For the first time in a decade since 10 central European countries joined the EU, the crisis has opened up an east-west divide, with most new member states refusing to accept quotas of refugees, some explicitly citing religious grounds.

That prompted Austrian Chancellor Werner Faymann to say that, if the eastern states did not share the burden, the EU should reconsider its future financial aid for their development.

Hungary, the Czech Republic and Slovakia, from which refugees fled to western Europe to escape Communist crackdowns in 1956 and 1968, are among those most vehemently opposed to any mandatory distribution of asylum seekers now.

Hungarian Prime Minister Viktor Orban has said the migrants pose a threat to Europe's "Christian roots", while both Slovakia and the Czech Republic have said they would take in only a handful of preferably Christian refugees.

Orban has accused Merkel of exacerbating the crisis by announcing Germany's willingness to admit large numbers of Syrians, encouraging more migrants to risk their lives in a scramble for Europe that has overwhelmed Hungarian authorities.

"Since the beginning of the euro crisis, Europe became part of the moral problem, not part of the solution," said Antonio Vitorino, president of the Jacques Delors Institute, a pro-EU think-tank. "This migration crisis adds a little bit more to the loss of the exemplary role of European integration."

The socialist Portuguese former EU justice and home affairs commissioner, who helped frame the flawed asylum rules that have crumbled under the weight of this year's influx, said Europe's profile as "a land of human dignity and respect for international commitments" was at stake.

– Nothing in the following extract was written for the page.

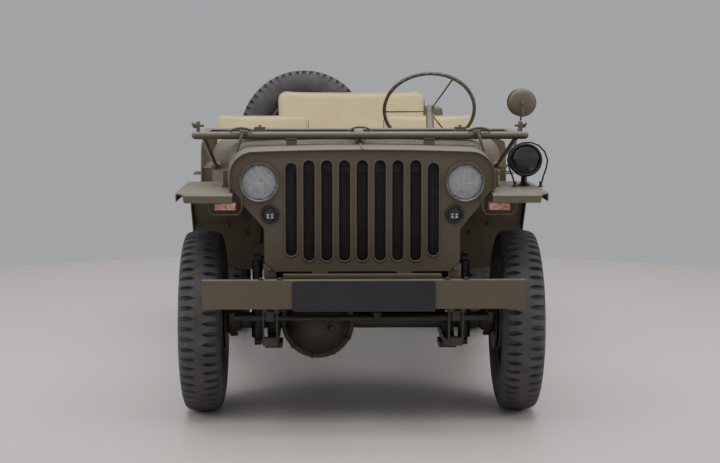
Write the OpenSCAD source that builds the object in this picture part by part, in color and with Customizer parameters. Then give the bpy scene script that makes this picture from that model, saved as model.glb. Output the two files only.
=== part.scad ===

In areas of the world such as southeast Asia and Latin America that once looked to the EU as a model of regional integration, people were now saying: "You used to teach us how to solve our problems, and now you're unable to solve your own problems."

Vitorino acknowledged that the Dublin convention he helped draft, which stipulates that the country where a refugee first enters the EU is responsible for handling the asylum claim, was unfair to states on Europe's fringes, which received little financial or practical help.

"Practice shows that the system did not work," he said. "Now things have got out of control."

Europe needed a common asylum policy capable of filtering applicants, sending home those who were not entitled to asylum and relocating genuine refugees according to member states' capacity to receive them.